Repeat the listing below in full, exactly as it stands.

## begin Material

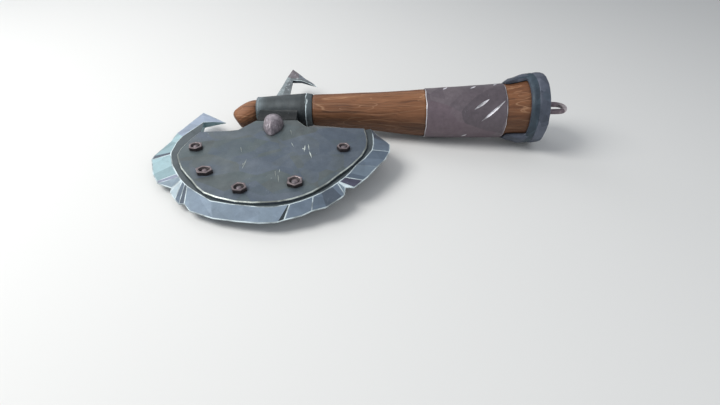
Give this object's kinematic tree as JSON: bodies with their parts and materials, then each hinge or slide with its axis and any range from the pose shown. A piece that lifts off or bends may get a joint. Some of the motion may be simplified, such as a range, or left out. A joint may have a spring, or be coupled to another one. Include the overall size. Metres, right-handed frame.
{
  "type": "battle axe",
  "caption": "Single-bitted battle axe with a laminated crescent head, hooked back spike, tapered wooden haft, iron grip sleeve and capped butt with a lanyard loop.",
  "frame": {"origin": "middle of the pommel cap's cylindrical barrel, on the haft's axis", "axes": "+X along the haft towards the butt and its lanyard loop, -Y towards the cutting edge, +Z square to the blade, out of the upper cheek plate"},
  "size_m": [0.6333, 0.434, 0.113],
  "materials": {
    "haft_wood": "oiled, worn, with carved wavy grain",
    "wedge_iron": "hammered",
    "socket_steel": "forged, dark, with bright worn edges",
    "core_steel": "ground bevel with chipped white edges and a dark flat band",
    "cheek_steel": "forged plate in broad soft patches, with a bright chamfer and fine scratches",
    "bolt_iron": "forged",
    "nut_iron": "forged, brownish, with a dished top",
    "stud_iron": "hammered facets, pale violet grey",
    "spike_steel": "rough ground with pale edges",
    "sleeve_iron": "violet-grey sheet iron with two bright gouges",
    "cap_steel": "dark blue-grey forged",
    "loop_iron": "worn bright wire"
  },
  "bodies": {
    "root": {"haft": "haft_wood", "haft_wedge": "wedge_iron", "eye_socket": "socket_steel", "blade_core": "core_steel", "cheek_plate_upper": "cheek_steel", "cheek_plate_lower": "cheek_steel", "plate_bolt_1": "bolt_iron", "plate_bolt_2": "bolt_iron", "plate_bolt_3": "bolt_iron", "plate_bolt_4": "bolt_iron", "plate_bolt_5": "bolt_iron", "plate_nut_1": "nut_iron", "plate_nut_2": "nut_iron", "plate_nut_3": "nut_iron", "plate_nut_4": "nut_iron", "plate_nut_5": "nut_iron", "socket_stud": "stud_iron", "stud_rove": "bolt_iron", "back_spike": "spike_steel", "grip_sleeve": "sleeve_iron", "pommel_cap": "cap_steel", "lanyard_loop": "loop_iron"}
  },
  "joints": []
}
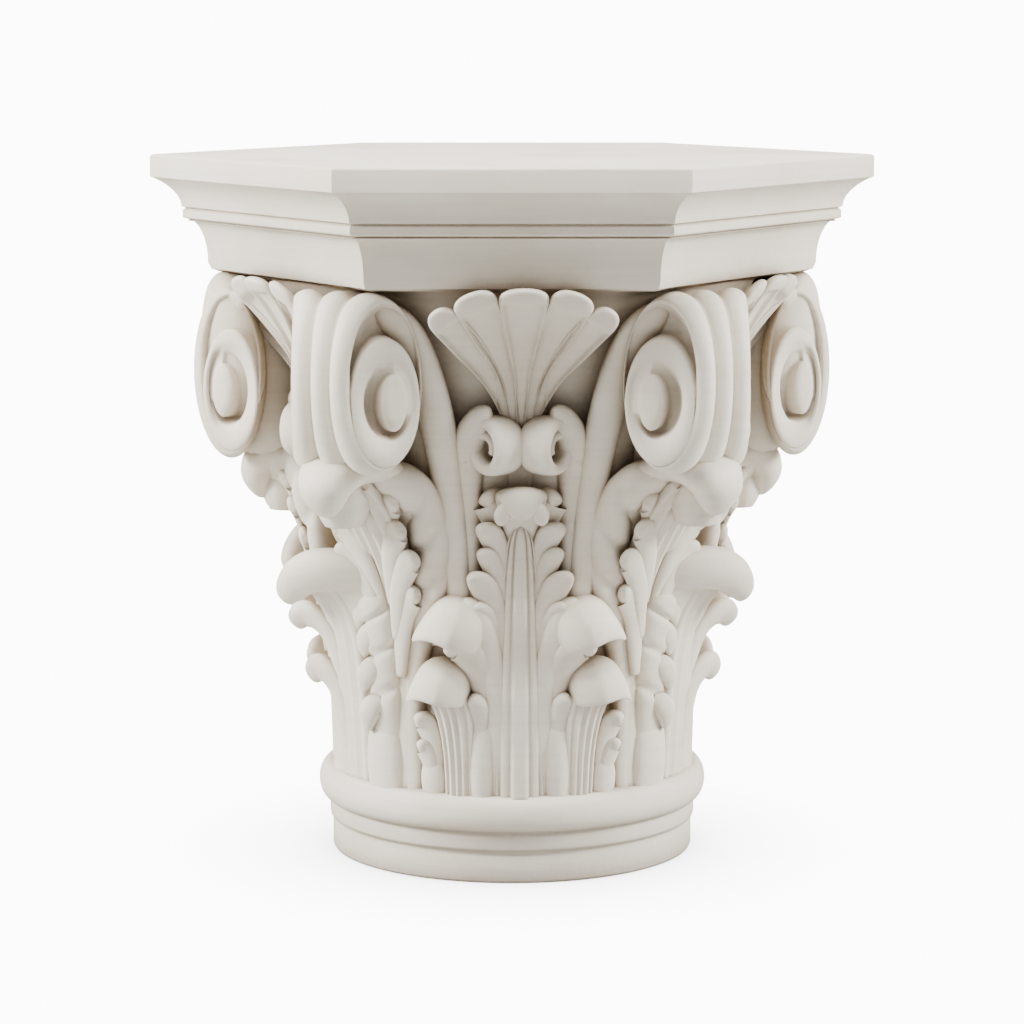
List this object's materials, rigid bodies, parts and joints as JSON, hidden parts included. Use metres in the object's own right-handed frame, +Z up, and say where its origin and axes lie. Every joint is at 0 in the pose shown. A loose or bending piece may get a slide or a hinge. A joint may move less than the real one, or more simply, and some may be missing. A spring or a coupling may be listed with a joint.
{
  "type": "corinthian capital",
  "caption": "Cast plaster Corinthian capital with a turned foot, acanthus leaves, corner volutes, palmettes and a mitred six-sided abacus with a flat top.",
  "frame": {"origin": "centre of the bounding box at the flat underside, on the column's axis", "axes": "+Z up along the column's axis; the front palmette faces -Y; the abacus is widest along X"},
  "size_m": [0.4956, 0.4266, 0.4802],
  "materials": {
    "plaster": "matte off-white cast plaster"
  },
  "bodies": {
    "root": {"corinthian_capital": "plaster"}
  },
  "joints": []
}
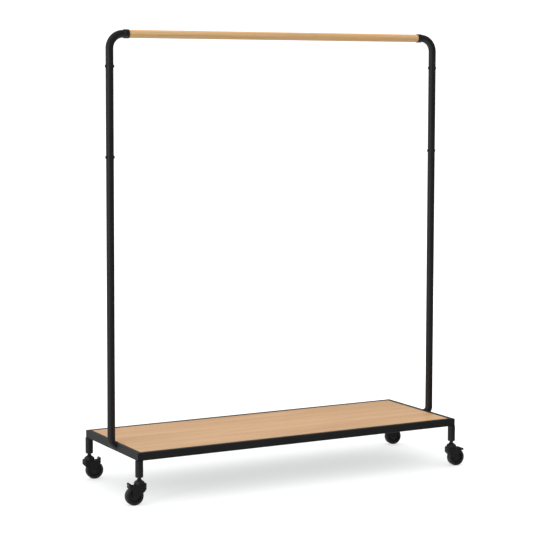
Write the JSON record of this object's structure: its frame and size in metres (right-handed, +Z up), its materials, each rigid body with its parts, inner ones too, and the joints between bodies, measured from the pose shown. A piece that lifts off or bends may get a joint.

## end Material

**Answer:**
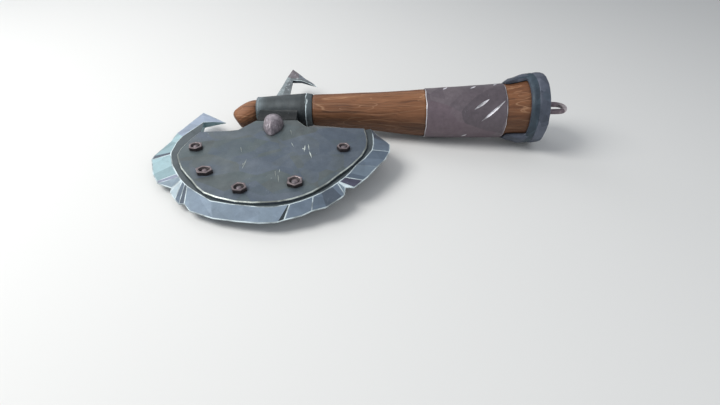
Give this object's kinematic tree as JSON: bodies with their parts and materials, then each hinge or slide with its axis and any range from the pose shown. A piece that lifts off or bends may get a joint. Some of the motion may be simplified, such as a range, or left out. A joint may have a spring, or be coupled to another one. Include the overall size. Metres, right-handed frame.
{
  "type": "battle axe",
  "caption": "Single-bitted battle axe with a laminated crescent head, hooked back spike, tapered wooden haft, iron grip sleeve and capped butt with a lanyard loop.",
  "frame": {"origin": "middle of the pommel cap's cylindrical barrel, on the haft's axis", "axes": "+X along the haft towards the butt and its lanyard loop, -Y towards the cutting edge, +Z square to the blade, out of the upper cheek plate"},
  "size_m": [0.6333, 0.434, 0.113],
  "materials": {
    "haft_wood": "oiled, worn, with carved wavy grain",
    "wedge_iron": "hammered",
    "socket_steel": "forged, dark, with bright worn edges",
    "core_steel": "ground bevel with chipped white edges and a dark flat band",
    "cheek_steel": "forged plate in broad soft patches, with a bright chamfer and fine scratches",
    "bolt_iron": "forged",
    "nut_iron": "forged, brownish, with a dished top",
    "stud_iron": "hammered facets, pale violet grey",
    "spike_steel": "rough ground with pale edges",
    "sleeve_iron": "violet-grey sheet iron with two bright gouges",
    "cap_steel": "dark blue-grey forged",
    "loop_iron": "worn bright wire"
  },
  "bodies": {
    "root": {"haft": "haft_wood", "haft_wedge": "wedge_iron", "eye_socket": "socket_steel", "blade_core": "core_steel", "cheek_plate_upper": "cheek_steel", "cheek_plate_lower": "cheek_steel", "plate_bolt_1": "bolt_iron", "plate_bolt_2": "bolt_iron", "plate_bolt_3": "bolt_iron", "plate_bolt_4": "bolt_iron", "plate_bolt_5": "bolt_iron", "plate_nut_1": "nut_iron", "plate_nut_2": "nut_iron", "plate_nut_3": "nut_iron", "plate_nut_4": "nut_iron", "plate_nut_5": "nut_iron", "socket_stud": "stud_iron", "stud_rove": "bolt_iron", "back_spike": "spike_steel", "grip_sleeve": "sleeve_iron", "pommel_cap": "cap_steel", "lanyard_loop": "loop_iron"}
  },
  "joints": []
}
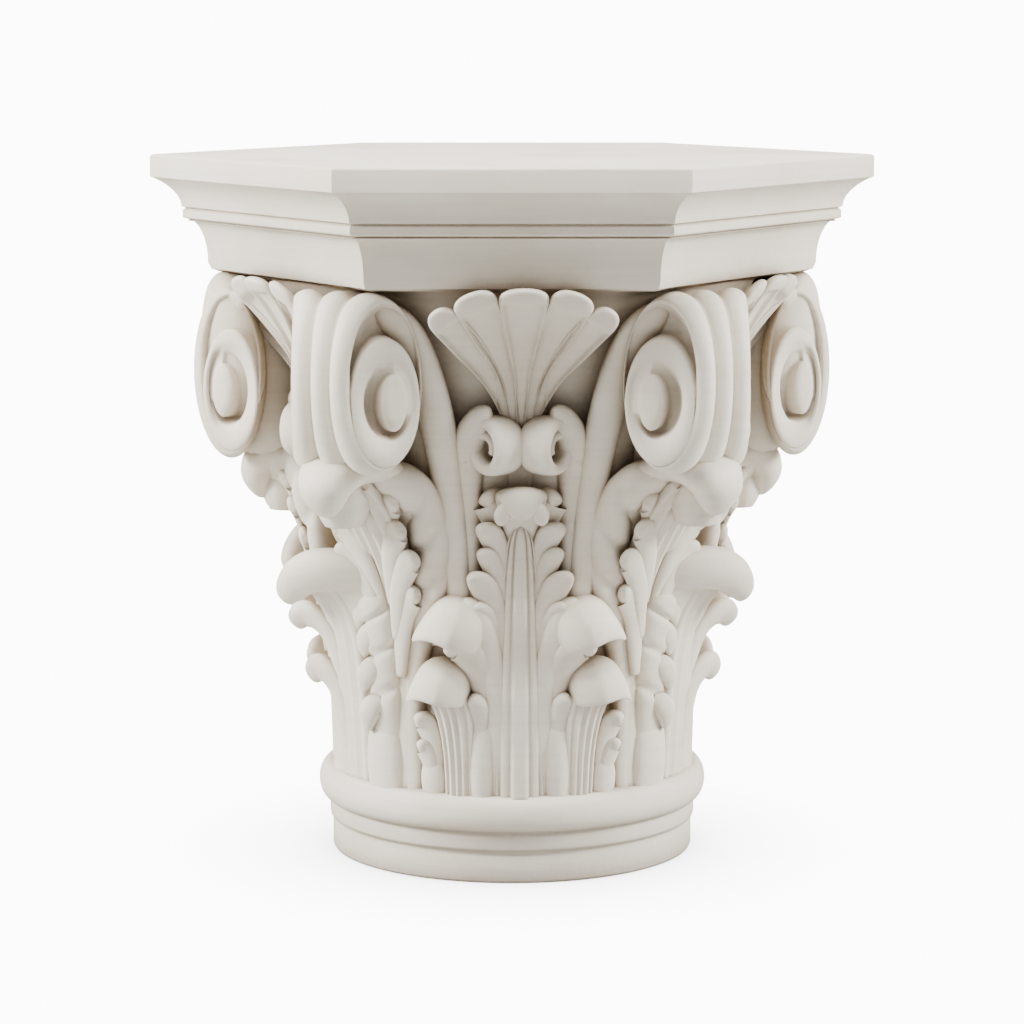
List this object's materials, rigid bodies, parts and joints as JSON, hidden parts included. Use metres in the object's own right-handed frame, +Z up, and say where its origin and axes lie. Every joint is at 0 in the pose shown. A loose or bending piece may get a slide or a hinge. A joint may move less than the real one, or more simply, and some may be missing. A spring or a coupling may be listed with a joint.
{
  "type": "corinthian capital",
  "caption": "Cast plaster Corinthian capital with a turned foot, acanthus leaves, corner volutes, palmettes and a mitred six-sided abacus with a flat top.",
  "frame": {"origin": "centre of the bounding box at the flat underside, on the column's axis", "axes": "+Z up along the column's axis; the front palmette faces -Y; the abacus is widest along X"},
  "size_m": [0.4956, 0.4266, 0.4802],
  "materials": {
    "plaster": "matte off-white cast plaster"
  },
  "bodies": {
    "root": {"corinthian_capital": "plaster"}
  },
  "joints": []
}
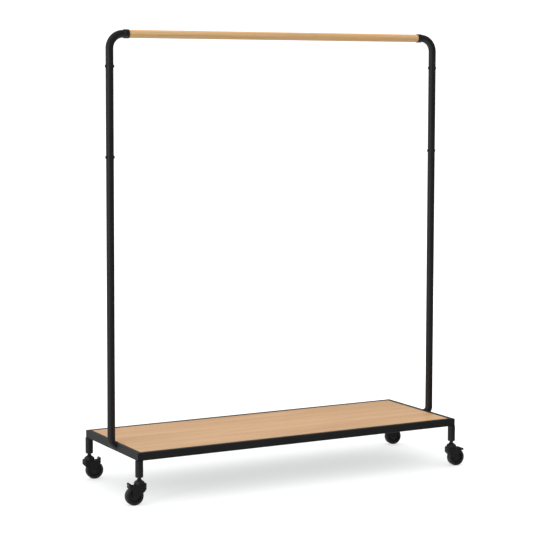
Write the JSON record of this object's structure: its frame and size in metres (right-handed, +Z up), its materials, each rigid body with its parts, inner ones too, and the joints between bodies, measured from the pose shown. A piece that lifts off or bends may get a joint.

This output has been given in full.